- **What you are asked to do**
Copy verbatim the block of lines in the entries below whose first line contains "head = largest(head)" and whose last line contains "zip(*points))), Vector(map(max, zip(*points)))". Leave out all other lines.

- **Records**

┄┄┄┄┄┄┄┄┄┄

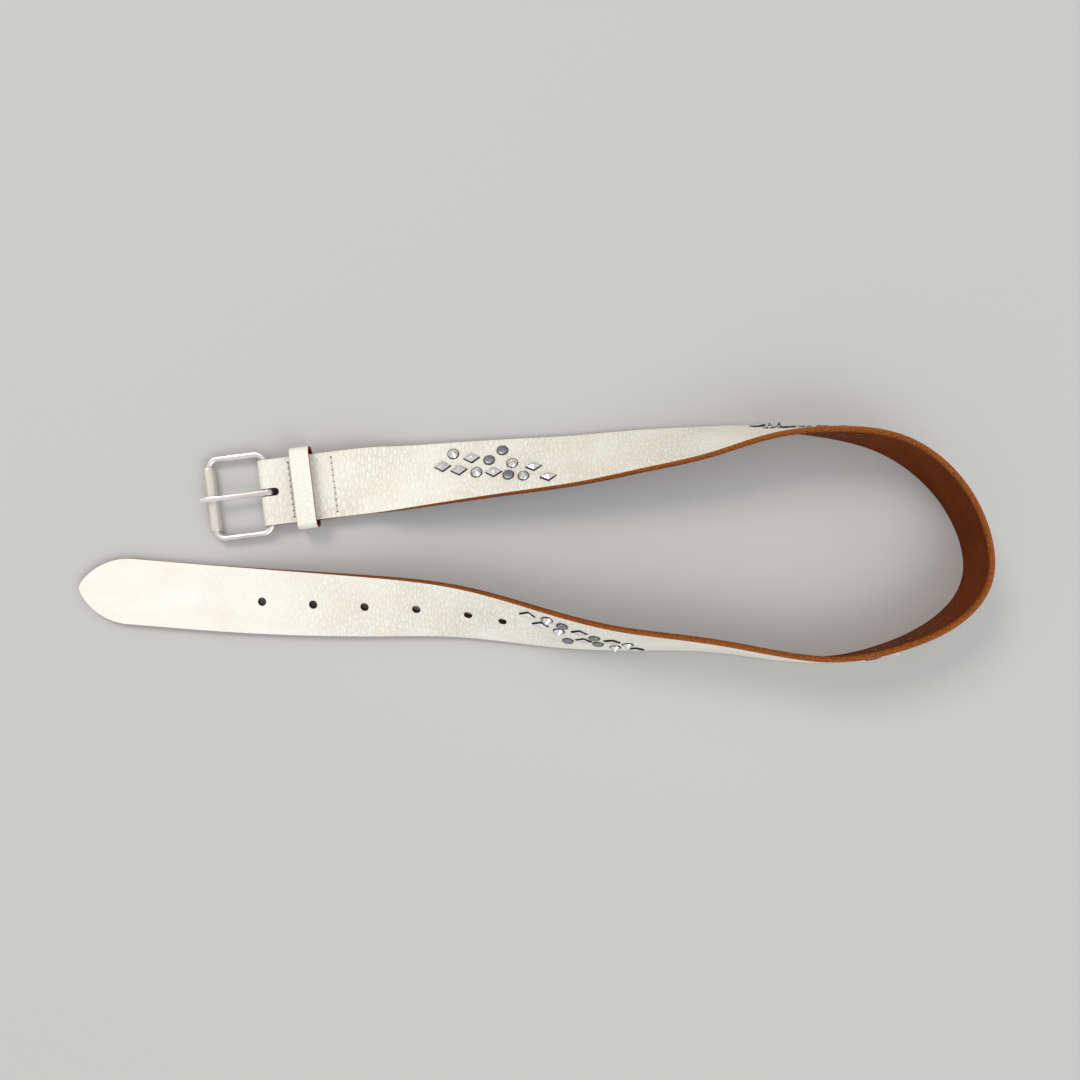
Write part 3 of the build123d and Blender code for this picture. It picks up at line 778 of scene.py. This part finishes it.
def fold_profile():
    """Face and back lines of the folded end in the buckle's x and z, from the turned-back end."""
    hx, hz = HEEL
    low, deep = TURNED_FACE, TURNED_BACK
    face = [(45.5, low), (42.6, low), (40.4, 0.05), (20.2, 0.05), (18.0, low), (14.0, 2.3), (hx, 0.03)]
    back = [(45.5, deep), (42.2, deep), (40.5, 2.0), (20.6, 2.0), (19.0, deep), (13.9, deep), (hx, 1.95)]
    for degrees in range(-105, -270, -15):
        a = math.radians(degrees)
        face.append((hx + 4.27 * math.cos(a), hz + 4.27 * math.sin(a)))
        back.append((hx + 2.35 * math.cos(a), hz + 2.35 * math.sin(a)))
    face += [(hx, 8.57), (14.0, FRONT_TOP), (FLAT_END, FRONT_TOP)]
    back += [(hx, 6.65), (14.0, FRONT_LOW), (FLAT_END, FRONT_LOW)]
    face, back = np.array(face), np.array(back)
    length = run_length((face + back) / 2)
    dense = np.linspace(0, length[-1], 900)
    lines = [np.stack([np.interp(dense, length, line[:, k]) for k in (0, 1)], 1) for line in (face, back)]
    face, back = (soften(line, 60) for line in lines)
    length = run_length((face + back) / 2)
    return length - length[-1] + FLAT_END, face, back


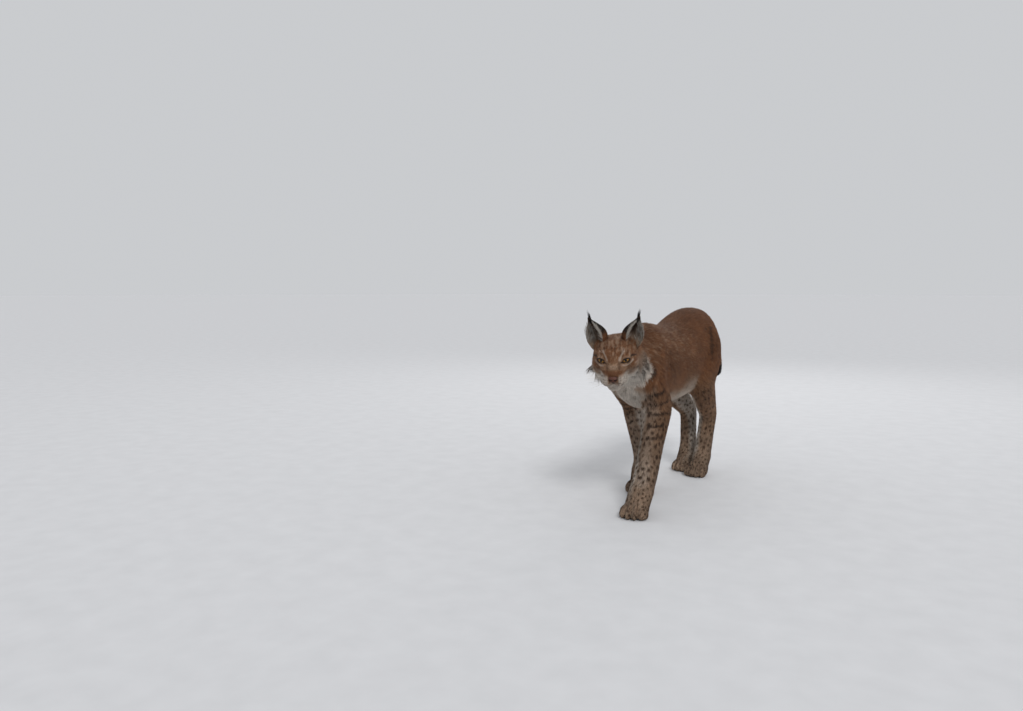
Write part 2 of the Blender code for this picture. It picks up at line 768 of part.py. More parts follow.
def ankle_cut(leg, shift):
    """Where the paw is parted from the leg, moved down the leg by the shift."""
    joint, paw = leg.joints[3], leg.joints[4]
    if leg.is_fore:
        start = joint.lerp(paw, 0.42)
    else:
        start = joint.lerp(paw, 0.05)
    along = (paw - start).normalized()
    return start + along * shift, paw + along * shift


def leg_sleeve(leg):
    """A closed upright sleeve round the whole leg, rounded at its top, without a fold."""
    if leg.is_fore:
        blade, shoulder, elbow, wrist, paw = leg.joints
        out = leg.side * 0.012
        rows = (
            (blade.x + 2 * out, blade.y, 0.486, 0.024, 0.030, 0.030),
            (blade.x + 2 * out, blade.y - 0.005, 0.464, 0.042, 0.054, 0.054),
            (shoulder.x + out, blade.lerp(elbow, 0.35).y - 0.014, 0.410, 0.053, 0.082, 0.082),
            (elbow.x + out, elbow.y - 0.015, elbow.z, 0.055, 0.084, 0.084),
            (wrist.x, elbow.lerp(wrist, 0.5).y, 0.200, 0.055, 0.086, 0.086),
            (wrist.x, wrist.y, 0.090, 0.052, 0.084, 0.084),
            (paw.x, paw.y, -0.050, 0.052, 0.084, 0.084),
        )
    else:
        hip, knee, hock, pastern, paw = leg.joints
        out = leg.side * 0.020
        rows = (
            (hip.x + 2 * out, hip.y, 0.545, 0.026, 0.040, 0.040),
            (hip.x + 2 * out, hip.y, 0.520, 0.045, 0.076, 0.076),
            (hip.x + 2 * out, hip.y - 0.008, 0.465, 0.058, 0.118, 0.118),
            (knee.x + out, hip.y - 0.016, 0.360, 0.066, 0.146, 0.146),
            (hock.x + 0.5 * out, hock.y - 0.065, 0.200, 0.058, 0.130, 0.130),
            (pastern.x, pastern.y + 0.010, 0.060, 0.048, 0.110, 0.110),
            (paw.x, pastern.y + 0.010, -0.050, 0.048, 0.110, 0.110),
        )
    return tube("sleeve", rows, sides=16, steps=3)


NECK_TO_HEAD = (Vector((0.014, -0.334, 0.455)), Vector((0.34, -0.90, -0.10)))
TRUNK_TO_NECK = (Vector((0.002, -0.256, 0.450)), Vector((0.05, -0.95, 0.22)))
TRUNK_TO_TAIL = (Vector((0.000, 0.404, 0.480)), Vector((0.0, 1.0, 0.0)))


def half_space(name, plane, shift, size):
    """A box on the far side of a plane, which is moved along its normal by the shift."""
    point, normal = plane[0], plane[1].normalized()
    side = (ACROSS - normal * ACROSS.dot(normal)).normalized()
    turned = Matrix((side, normal.cross(side), normal)).transposed().to_4x4()
    place = Matrix.Translation(point + normal * shift) @ turned
    return block(name, (-size, -size, 0), (size, size, 2 * size), place)


def split(body, name, plane, size):
    """Parts the body at a plane. Returns what is before the plane, and the piece beyond it."""
    piece = combine(copy_of(body, name), half_space("beyond", plane, GAP / 2, size), "INTERSECT")
    body = combine(body, half_space("beyond", plane, -GAP / 2, size), "DIFFERENCE")
    return largest(body), largest(piece)


def build_body():
    """Trunk, neck, tail and legs, blended whole and then parted."""
    flesh = [trunk(), neck(), tail(), *skull_flesh()]
    for leg in LEGS:
        flesh += leg_flesh(leg)
    body = coarsen(blend("body", flesh, BODY_VOXEL, 9), BODY_TRIANGLES)
    body, piece = split(body, "tail", TRUNK_TO_TAIL, 0.30)
    nodes = [finish(piece, "tail", COAT)]
    for leg in LEGS:
        body, piece = part_off(body, leg.name, leg_sleeve(leg))
        start, onward = ankle_cut(leg, -GAP / 2)
        piece = largest(combine(piece, slab_below(start, onward, 0.09, "ankle"), "DIFFERENCE"))
        nodes.append(finish(piece, leg.name, COAT))
    body, piece = split(body, "neck", TRUNK_TO_NECK, 0.30)
    piece = largest(combine(piece, half_space("beyond", NECK_TO_HEAD, -GAP / 2, 0.30), "DIFFERENCE"))
    nodes.append(finish(piece, "neck", COAT))
    nodes.append(finish(body, "torso", COAT))
    return nodes


def build_paw(leg):
    """One paw, blended with the lowest form of its leg, cut off at the ankle and set flat on the floor."""
    *upper_forms, lowest_form = leg_flesh(leg)
    remove(*upper_forms)
    flesh = [*paw_flesh(leg), lowest_form]
    name = leg.name.replace("leg", "paw")
    made = coarsen(blend(name, flesh, PAW_VOXEL, 4), PAW_TRIANGLES)
    start, onward = ankle_cut(leg, GAP / 2)
    made = combine(made, slab_below(start, onward, 0.09, "below_ankle"), "INTERSECT")
    made = largest(combine(made, block("floor", (-1, -1, -0.2), (1, 1, 0)), "DIFFERENCE"))
    return finish(made, name, COAT)


def build_head(nodes):
    """The head with its lids, mouth and ruff, then its ears, eyes and nose."""
    flesh = [*skull_flesh(), neck()]
    head = blend("head", flesh, HEAD_VOXEL, 14)
    head = combine(head, half_space("front", NECK_TO_HEAD, GAP / 2, 0.30), "INTERSECT")
    head = coarsen(largest(head), HEAD_TRIANGLES)
    head, eyes = open_eyes(head)
    head = cut_mouth(head)
    bare = copy_of(head, "bare_head")
    head = combine(head, collected("ruff_locks", ruff_locks(bare)), "UNION")
    for node in nodes:
        if node.name in ("neck", "torso"):
            head = combine(head, grown(node, "neighbour", GAP), "DIFFERENCE")
    head = largest(head)
    made = [ear(LEFT, bare), ear(RIGHT, bare), nose(bare), *eyes]
    remove(bare)
    return [*made, finish(head, "head", PALE_COAT)]


def centre_on_floor(nodes):
    """Moves every node so that the origin lies on the floor, under the middle of the animal."""
    points = np.array([node.matrix_world @ v.co for node in nodes for v in node.data.vertices])
    middle = (points.min(0) + points.max(0)) / 2
    shift = Vector((-middle[0], -middle[1], 0))
    for node in nodes:
        node.data.transform(Matrix.Translation(shift) @ node.matrix_world)
        node.matrix_world = Matrix.Identity(4)
    print("shift", tuple(round(value, 5) for value in shift))


def main():
    for obj in list(bpy.data.objects):
        bpy.data.objects.remove(obj)
    nodes = build_body()
    nodes += [build_paw(leg) for leg in LEGS]
    nodes += build_head(nodes)
    centre_on_floor(nodes)
    collected("eurasian_lynx", nodes)


main()
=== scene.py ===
"""The lynx as it looks in life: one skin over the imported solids, a coat of tufts, eyes, nose and whiskers.

Lengths are in metres. Colours are written as they look on a screen, 0 to 255. Places on the head are in the
head's own frame, in which the nose points to -Y, and the origin lies between the ears and the jaw.
"""

import math

import bmesh
import bpy
import numpy as np
from mathutils import Matrix, Vector
from mathutils.bvhtree import BVHTree
from mathutils.kdtree import KDTree


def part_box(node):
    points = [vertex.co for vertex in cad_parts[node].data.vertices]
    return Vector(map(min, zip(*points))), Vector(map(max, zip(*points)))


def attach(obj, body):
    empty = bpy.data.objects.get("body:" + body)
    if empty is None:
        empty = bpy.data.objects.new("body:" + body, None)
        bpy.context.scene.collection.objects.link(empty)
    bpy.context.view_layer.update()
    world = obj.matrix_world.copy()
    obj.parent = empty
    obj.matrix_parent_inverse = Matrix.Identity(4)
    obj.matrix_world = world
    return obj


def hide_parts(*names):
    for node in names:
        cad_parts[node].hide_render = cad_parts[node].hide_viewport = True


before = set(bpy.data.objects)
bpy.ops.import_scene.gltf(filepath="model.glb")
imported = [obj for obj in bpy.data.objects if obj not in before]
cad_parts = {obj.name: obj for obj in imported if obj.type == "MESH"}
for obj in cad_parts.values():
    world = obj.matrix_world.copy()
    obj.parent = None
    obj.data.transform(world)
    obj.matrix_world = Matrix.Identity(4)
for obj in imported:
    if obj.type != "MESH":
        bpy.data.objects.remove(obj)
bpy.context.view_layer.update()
random = np.random.default_rng(7)

FLESH = (
    "torso", "neck", "head", "tail",
    "foreleg_left", "foreleg_right", "hindleg_left", "hindleg_right",
    "forepaw_left", "forepaw_right", "hindpaw_left", "hindpaw_right",
)
EAR_LABEL = len(FLESH)
LEFT, RIGHT = 1, -1

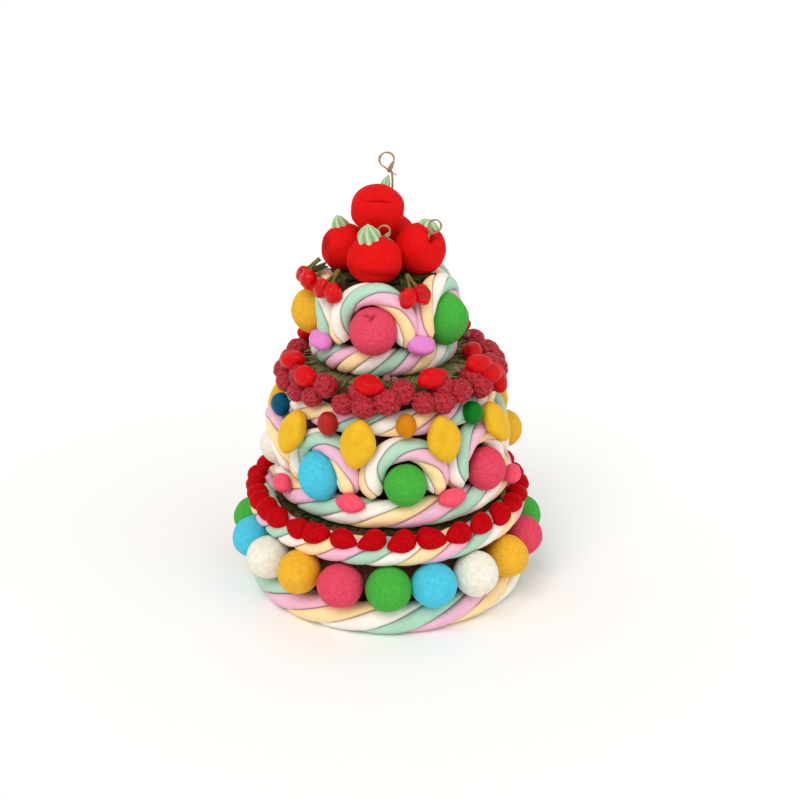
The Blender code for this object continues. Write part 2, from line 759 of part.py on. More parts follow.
def red_ball(name, spot, collection):
    """Red marshmallow with its calyx, and a skewer where one shows."""
    azimuth, ring, height, radius, stretch, calyx_spot, skewer_spot = spot
    centre = place(azimuth, ring, height)
    reach = radius * stretch
    ball = round_solid(Matrix.Translation(centre), (radius, radius, reach))
    ball.transform(top_frame())
    obj = add_node(name, ball, collection, RED, MATT)
    azimuth, fall = calyx_spot
    turn = Matrix.Rotation(math.radians(azimuth), 4, "Z") @ Matrix.Rotation(math.radians(fall), 4, "X")
    lift = Matrix.Translation((0.0, 0.0, reach - CALYX_SUNK))
    pieces = [calyx(Matrix.Translation(centre) @ turn @ lift)]
    if skewer_spot:
        azimuth, fall, *form = skewer_spot
        level = outward(azimuth) * (radius * math.sin(math.radians(fall)))
        foot = centre + level + Vector((0.0, 0.0, reach * math.cos(math.radians(fall))))
        pieces.append(skewer(foot, *form))
    for work in pieces:
        work.transform(top_frame())
    fuse(obj, pieces, new_collection(name + "_pieces"))


def build_red_balls(collection):
    for index, spot in enumerate(RED_BALLS):
        red_ball(f"red_ball_{index + 1}", spot, collection)


def main():
    clear_scene()
    cake = new_collection("candy_cake")
    build_drum(cake)
    build_ropes(cake)
    build_ledge_rope(cake)
    build_base_balls(cake)
    build_middle_arches(cake)
    build_middle_balls(cake)
    build_lemons(cake)
    build_shoulder_rope(cake)
    build_raspberries(cake)
    build_top_arches(cake)
    build_top_balls(cake)
    build_cherries(cake)
    build_red_balls(cake)


main()
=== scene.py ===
"""Looks of the three-tier candy cake: twisted strands, sugared balls, gummy sweets, stems and light."""

import math
import random

import bmesh
import bpy
import numpy as np
from mathutils import Matrix, Vector, noise


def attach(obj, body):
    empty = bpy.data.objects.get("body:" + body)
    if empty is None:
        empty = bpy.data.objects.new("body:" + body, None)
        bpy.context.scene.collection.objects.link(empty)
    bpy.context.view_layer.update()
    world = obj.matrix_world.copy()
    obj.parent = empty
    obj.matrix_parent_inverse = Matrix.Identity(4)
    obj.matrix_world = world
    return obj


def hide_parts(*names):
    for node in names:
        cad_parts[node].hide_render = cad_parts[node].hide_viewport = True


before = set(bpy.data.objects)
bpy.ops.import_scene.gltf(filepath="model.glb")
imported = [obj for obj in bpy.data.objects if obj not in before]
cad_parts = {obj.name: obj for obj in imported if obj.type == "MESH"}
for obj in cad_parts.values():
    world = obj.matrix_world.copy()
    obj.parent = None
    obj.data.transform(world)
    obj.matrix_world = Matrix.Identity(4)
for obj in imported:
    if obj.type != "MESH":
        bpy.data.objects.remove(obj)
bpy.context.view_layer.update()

SEED = 41

# Camera at the photograph's angle, in metres and degrees
CAMERA_PLACE = (0.0115, -1.0106, 0.5709)
CAMERA_PITCH = 68.17
CAMERA_SENSOR = 36.0
CAMERA_LENS = 55.02

# Tiers: the middle one leans a little, and both upper ones stand off the centre
MIDDLE_SHIFT = 0.0050
MIDDLE_LEAN = 1.0
MIDDLE_PIVOT_Z = 0.1018
TOP_SHIFT = -0.0030

# Ropes laid in rings: ring radius, height, rope radius, turns and the angle of the mint strand at the front
BASE_ROPE = (0.1150, 0.0132, 0.0132, 5, -48.0)
LEDGE_ROPE = (0.1129, 0.0758, 0.0127, 8, 52.0)
MIDDLE_ROPE = (0.0954, 0.1018, 0.0124, 5, 182.0)
SHOULDER_ROPE = (0.0825, 0.1783, 0.0108, 6, 121.0)
TOP_ROPE = (0.0529, 0.2209, 0.0118, 6, -27.0)

# Arches of rope: count, first azimuth, plane, half width, height, rope radius and how far the feet turn in
# below the middle, then the angle of each arch's peach strand at its left foot
MIDDLE_ARCHES = (8, 6.5, 0.0908, 0.0272, 0.1315, 0.0106, 27.0)
MIDDLE_ARCH_STARTS = (32.0, 115.0, 70.0, 20.0, 110.0, 50.0, 140.0, 30.0)
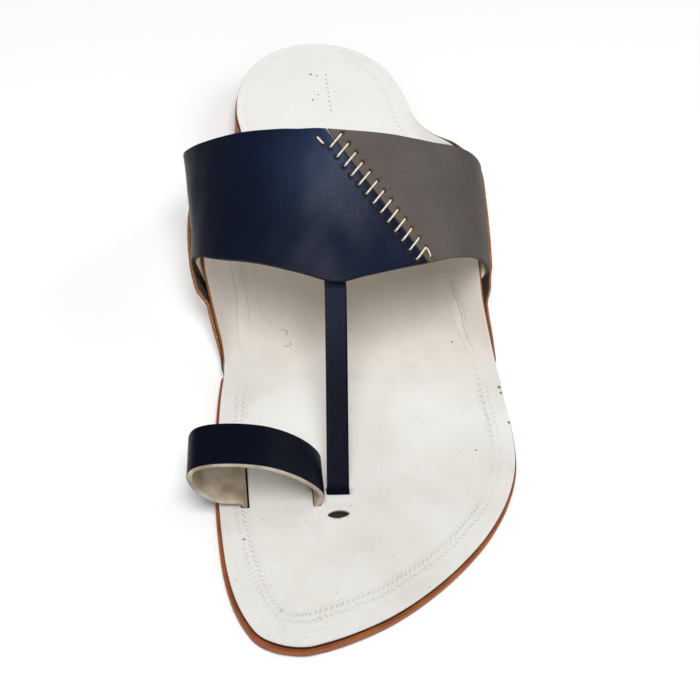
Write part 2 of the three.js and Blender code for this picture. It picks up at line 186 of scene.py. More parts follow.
def travelled(points):
    """Distance along a line of points, from its first point."""
    steps = np.linalg.norm(np.diff(points, axis=0), axis=1)
    return np.concatenate([[0], np.cumsum(steps)])


def nearest(points, targets):
    """The index of the target nearest to each point, and the distance to it."""
    index = np.concatenate([
        ((points[first:first + 4000, None] - targets) ** 2).sum(axis=2).argmin(axis=1)
        for first in range(0, len(points), 4000)
    ])
    return index, np.linalg.norm(points - targets[index], axis=1)


def hermite(start, end, slope_start, slope_end, t):
    """A cubic curve between two values, with the given slopes there."""
    return ((2 * t**3 - 3 * t**2 + 1) * start + (t**3 - 2 * t**2 + t) * slope_start
            + (3 * t**2 - 2 * t**3) * end + (t**3 - t**2) * slope_end)


def station_of(y):
    return np.arccos(1 - 2 * np.clip((y - TOE) / LENGTH, 0, 1)) / math.pi


def y_at(station):
    return TOE + LENGTH * (1 - np.cos(math.pi * station)) / 2


def smooth_column(column):
    """A smooth curve over the stations through one column of SECTIONS."""
    at = station_of(SECTIONS[:, 0])
    value = SECTIONS[:, column]
    before = np.maximum(np.arange(len(at)) - 1, 0)
    after = np.minimum(np.arange(len(at)) + 1, len(at) - 1)
    slope = (value[after] - value[before]) / (at[after] - at[before])

    def curve(station):
        i = np.clip(np.searchsorted(at, station, side="left") - 1, 0, len(at) - 2)
        span = at[i + 1] - at[i]
        t = (station - at[i]) / span
        return hermite(value[i], value[i + 1], span * slope[i], span * slope[i + 1], t)

    return curve


EDGE = {"medial": smooth_column(1), "lateral": smooth_column(2)}
WING = {"medial": smooth_column(3), "lateral": smooth_column(4)}
OUTWARD = {"medial": -1, "lateral": 1}
OTHER = {"medial": "lateral", "lateral": "medial"}


def floor_rise(y):
    spring = np.maximum(0, (SPRING_START - y) / (SPRING_START - TOE)) ** 2
    return HEEL_RISE * smooth(y, RISE_START, RISE_END) + TOE_SPRING * spring


def wing_height(run):
    fold = WING_SLOPE * np.maximum(run + FOLD_SPREAD, 0) ** 2 / (4 * FOLD_SPREAD)
    return np.where(run >= FOLD_SPREAD, WING_SLOPE * run, fold)


def wing_run(height):
    flat = NO_WING * (1 - smooth(height, 0, 0.6))
    fold = np.sqrt(np.maximum(height, 0) * 4 * FOLD_SPREAD / WING_SLOPE) - FOLD_SPREAD - flat
    return np.where(height >= WING_SLOPE * FOLD_SPREAD, height / WING_SLOPE, fold)


def fold_line(side, y):
    station = station_of(y)
    return OUTWARD[side] * EDGE[side](station) - wing_run(WING[side](station))


def past_fold(x, y):
    """How far points in plan lie outside the fold of the wing on their side."""
    y = np.clip(y, TOE, HEEL)
    return np.abs(x) - np.where(x < 0, fold_line("medial", y), fold_line("lateral", y))


def bed_height(x, y):
    return BED + floor_rise(np.clip(y, TOE, HEEL)) + wing_height(past_fold(x, y))


def under_bed(x, y, depth):
    """Points this far under the insole's upper face, measured square to that face."""
    step = 0.4
    slope_x = (bed_height(x + step, y) - bed_height(x - step, y)) / (2 * step)
    slope_y = (bed_height(x, y + step) - bed_height(x, y - step)) / (2 * step)
    normal = unit(np.stack([-slope_x, -slope_y, np.ones_like(slope_x)], axis=-1))
    return np.stack([x, y, bed_height(x, y)], axis=-1) - normal * np.asarray(depth)[..., None]


def edge_point(side, station):
    station = np.asarray(station, float)
    folded = np.where(station < 0, -station, np.where(station > 1, 2 - station, station))
    other = (station < 0) | (station > 1)
    x = np.where(other, EDGE[OTHER[side]](folded), EDGE[side](folded))
    return np.stack([x, y_at(folded)], axis=-1)


def offset_edge(side, station, margin):
    """The insole's edge moved outward by a margin, square to the edge."""
    step = 0.004
    along = unit(edge_point(side, station + step) - edge_point(side, station - step))
    out = np.stack([along[..., 1], -along[..., 0]], axis=-1) * OUTWARD[side]
    return edge_point(side, station) + out * np.asarray(margin)[..., None]


def insole_edge(side, station):
    return offset_edge(side, station, np.zeros_like(station))


def midsole_edge(side, station):
    y = y_at(station)
    ear = smooth(y, -17, -3) * (1 - smooth(y, POCKET_BACK, 86))
    return offset_edge(side, station, EAR_REACH * ear)


def soft_min(a, b, blend):
    mix = np.maximum(blend - np.abs(a - b), 0) / blend
    return np.minimum(a, b) - mix * mix * blend / 4


def outsole_edge(side, station):
    margin = lerp(WELT_BALL, WELT_HEEL, smooth(y_at(station), -20, 60))
    point = offset_edge(side, station, margin)
    in_fold = fold_line(side, point[..., 1]) - FOLD_SPREAD + 0.5
    waist = (point[..., 1] > -60) & (point[..., 1] < 96)
    kept = OUTWARD[side] * soft_min(np.abs(point[..., 0]), in_fold, 3)
    point[..., 0] = np.where(waist, kept, point[..., 0])
    return point


def ear_growth(x, y):
    return EAR_EXTRA * smooth(past_fold(x, y), -3, 1)


def pocket_depth(x, y):
    edge = np.where(x < 0, EDGE["medial"](station_of(y)), EDGE["lateral"](station_of(y)))
    from_edge = np.abs(edge) - np.abs(x)
    along = smooth(y, POCKET_FRONT - POCKET_FADE, POCKET_FRONT)
    along = along * (1 - smooth(y, POCKET_BACK, POCKET_BACK + POCKET_FADE))
    is_open = 1 - smooth(from_edge, ROOT_INSETS[0] + 0.6, ROOT_INSETS[0] + 5)
    return (STRAP_THICK + 2 * POCKET_PLAY - GAP) * along * is_open


# ---- meshes ----
SAME_POINT = 2e-6  # metres


def place(points):
    """Sandal millimetres to metres in the row frame."""
    return (np.asarray(points, float) + SHIFT) * 0.001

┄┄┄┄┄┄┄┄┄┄

- **Reply to the task**
    head = largest(head)
    made = [ear(LEFT, bare), ear(RIGHT, bare), nose(bare), *eyes]
    remove(bare)
    return [*made, finish(head, "head", PALE_COAT)]


def centre_on_floor(nodes):
    """Moves every node so that the origin lies on the floor, under the middle of the animal."""
    points = np.array([node.matrix_world @ v.co for node in nodes for v in node.data.vertices])
    middle = (points.min(0) + points.max(0)) / 2
    shift = Vector((-middle[0], -middle[1], 0))
    for node in nodes:
        node.data.transform(Matrix.Translation(shift) @ node.matrix_world)
        node.matrix_world = Matrix.Identity(4)
    print("shift", tuple(round(value, 5) for value in shift))


def main():
    for obj in list(bpy.data.objects):
        bpy.data.objects.remove(obj)
    nodes = build_body()
    nodes += [build_paw(leg) for leg in LEGS]
    nodes += build_head(nodes)
    centre_on_floor(nodes)
    collected("eurasian_lynx", nodes)


main()
=== scene.py ===
"""The lynx as it looks in life: one skin over the imported solids, a coat of tufts, eyes, nose and whiskers.

Lengths are in metres. Colours are written as they look on a screen, 0 to 255. Places on the head are in the
head's own frame, in which the nose points to -Y, and the origin lies between the ears and the jaw.
"""

import math

import bmesh
import bpy
import numpy as np
from mathutils import Matrix, Vector
from mathutils.bvhtree import BVHTree
from mathutils.kdtree import KDTree


def part_box(node):
    points = [vertex.co for vertex in cad_parts[node].data.vertices]
    return Vector(map(min, zip(*points))), Vector(map(max, zip(*points)))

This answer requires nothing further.